ホテルの御曹司として自らのなすべき事を模索するジョージ、世界的なスターでありながら自らを失うエマ、各々は惹かれあい、オーストリアの美しい街並みや自然の中で、自分の居場所を見つけていく。

ハリウッド女優のエマは故郷を捨ててハリウッドで活躍しているけど、忙しすぎる毎日に疲れて帰郷したオーストリアで、出会った人たちやハプニングを通して、自分のアイデンティティとはなにか?を探し、見つけて、一歩人生歩き出す物語じゃないの?これ、ジョージが主役じゃないよね(暴言)

と思って検索してみたら、ウィーン版のポスター、エマがセンターど〜〜ん!じゃないか。

つまり、あれか。「エリザベート」ってタイトルロールなのに、トート(死神)が主役になってしまう宝塚、ってパターンか?

宝塚では主役じゃないとしても、エマは姿勢が悪く見えて。もっと堂々と演じていいのになぜ、ジョージをいつも下から覗き込むようなステージングなんだろう。キャンキャン騒いでいるように見えてしまい、魅力が半減してしまった。ジョージは「スマート」に演じているのだろうけど、台詞のこなれてなさ感があって、抑揚がなく、いちいち感情がぶった切られる。脳内リピートしたくなる台詞がなかった。というかエマとジョージがワンナイトの後「後悔してない?」とか死語か。もっと言ってしまうと、エマを立てて物語を通しても、ジョージがかっこよく見えるように演出すればよかったのでは?という疑問が湧いてきている。つまり「包容力」で「受け」の演技で見せてよかったんじゃないか。

最大にBADだったのが、エマのマネージャーのリチャードの描き方。単にエマを利用するだけの男に見えてしまい「そこは宝塚のテイストにしなくちゃだろ!」とこれじゃない感が押し寄せる。リチャードはエマを利用してるけど、一緒に苦労した楽しい時間もあったはずなのに、あんな悪者感情だけでいいのか?悪い人でも憎めないところが見えなくちゃ、宝塚じゃない!

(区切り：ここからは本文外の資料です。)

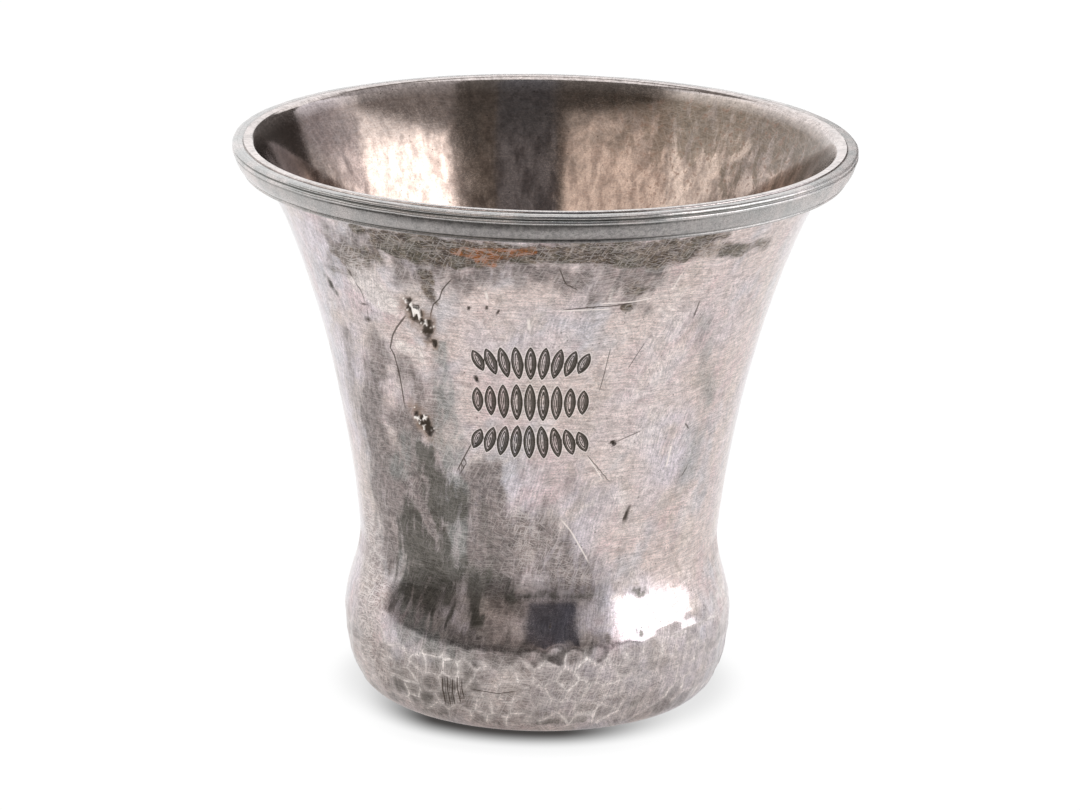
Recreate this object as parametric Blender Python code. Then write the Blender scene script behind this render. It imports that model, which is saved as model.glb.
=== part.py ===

そして、こういう時、言ってはいけないワードが出てくる。

「イケコで観たかった…」

だがしかし、ジョージの父には花組から月組に組み替えになった鳳月杏さん。そして母には怪我から復活した海乃美月さん。この夫婦の物語は間が絶妙で面白かった。いや、みんなが絶妙の間で演じる組だったはず「グランドホテル」で海外ミュージカルだったら月組!と思ったはずなんだが、今回は平板な印象で終わってしまった。もっと骨太の上級生が舞台を締めるといいのかなぁ。

前に座っていた女子高生が「ヤバイヤバイ、かっこいい!」を連発していたので、いい大人は乙女の夢を傷つけてはいけない。そっと感想を心に秘めて、劇場を後にしたのでした。